El niño nace sin privilegios, sin inmunidad, sin blindaje religioso, y esto no es un accidente narrativo ni una estrategia pedagógica, sino la forma histórica concreta que adopta el Reino de Dios cuando entra en un mundo configurado por la exclusión; no se trata de un Dios que se disfraza de pobre para luego retirarse al espacio de lo sagrado, sino de una vida verdaderamente expuesta, situada desde el inicio en el lugar social de quienes no tienen poder para defenderse, porque solo así el Reino puede ser algo más que una idea y convertirse en una alternativa real.

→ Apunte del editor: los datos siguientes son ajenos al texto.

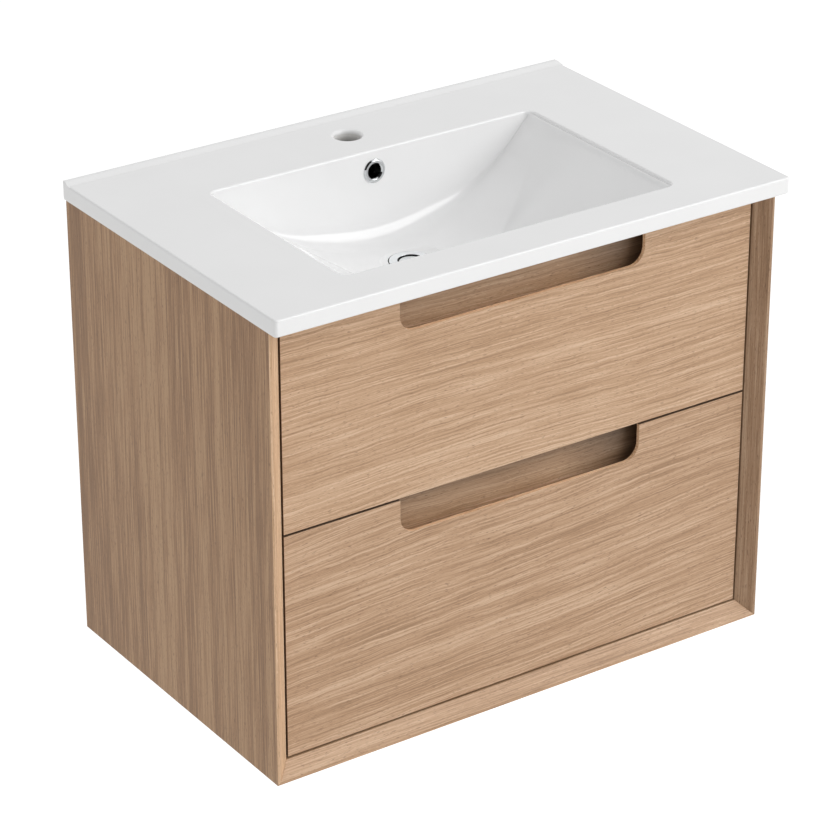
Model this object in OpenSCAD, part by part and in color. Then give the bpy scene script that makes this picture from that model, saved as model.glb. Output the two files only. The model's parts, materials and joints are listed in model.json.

Los primeros en acercarse a ese nacimiento no son los representantes del orden, ni los mediadores religiosos, ni quienes detentan el saber legítimo, sino aquellos que ya viven fuera del centro, pastores y trabajadores despreciados, hombres considerados impuros y socialmente irrelevantes, que no llegan movidos por una revelación extraordinaria, sino por una sensibilidad afinada por la intemperie, por la capacidad de reconocer la vida allí donde el sistema no espera nada; su alegría no es litúrgica ni doctrinal, sino profundamente humana y, por eso mismo, políticamente peligrosa, porque perciben que algo ha ocurrido que no estaba previsto, algo que no ha sido autorizado.

Mientras el Imperio proclama como “buena noticia” el nacimiento del César salvador y garantiza la paz a través de la violencia organizada, aquí tiene lugar una contra-proclamación silenciosa que no compite en espectacularidad, pero sí en sentido, afirmando que la salvación no vendrá desde arriba, ni se impondrá por decreto, ni se sostendrá en la fuerza, sino que comenzará —si comienza— desde dentro de la historia herida de los pobres, desde la vida frágil que insiste en existir a pesar de todo.

Este nacimiento no anuncia una paz entendida como ausencia de conflicto, sino que inaugura un conflicto más profundo, porque cuestiona la legitimidad misma de un orden que se presenta como necesario; el Reino de Dios que comienza aquí no necesita ejércitos ni símbolos de poder, porque su sola existencia desvela la falsedad del relato imperial y pone en evidencia que el mundo podría organizarse de otra manera, que la injusticia no es un destino y que la historia no está cerrada.

Por eso este niño nace rodeado de amenaza, porque el poder —aunque no comprenda todavía la forma que adoptará esa vida— percibe instintivamente el peligro, ya que no teme tanto a las ideas cuanto a la vida que no puede controlar; el Reino de Dios irrumpe así como una grieta en el discurso oficial del mundo, como una interrupción que no garantiza el éxito, pero que establece algo irrevocable: Dios no es neutral, Dios no se sitúa por encima del conflicto, Dios ha tomado partido naciendo allí donde nacen quienes nunca han tenido sitio.

Este nacimiento no es, por tanto, un episodio sentimental que prepara un mensaje posterior, sino el programa entero condensado en una escena histórica concreta: parcialidad por los últimos, deslegitimación del poder sacralizado, centralidad de la vida amenazada y confianza radical en que otro mundo comienza no desde la fuerza, sino desde la fragilidad organizada en esperanza; ahí, y no en otro lugar, comienza la revolución de Jesús.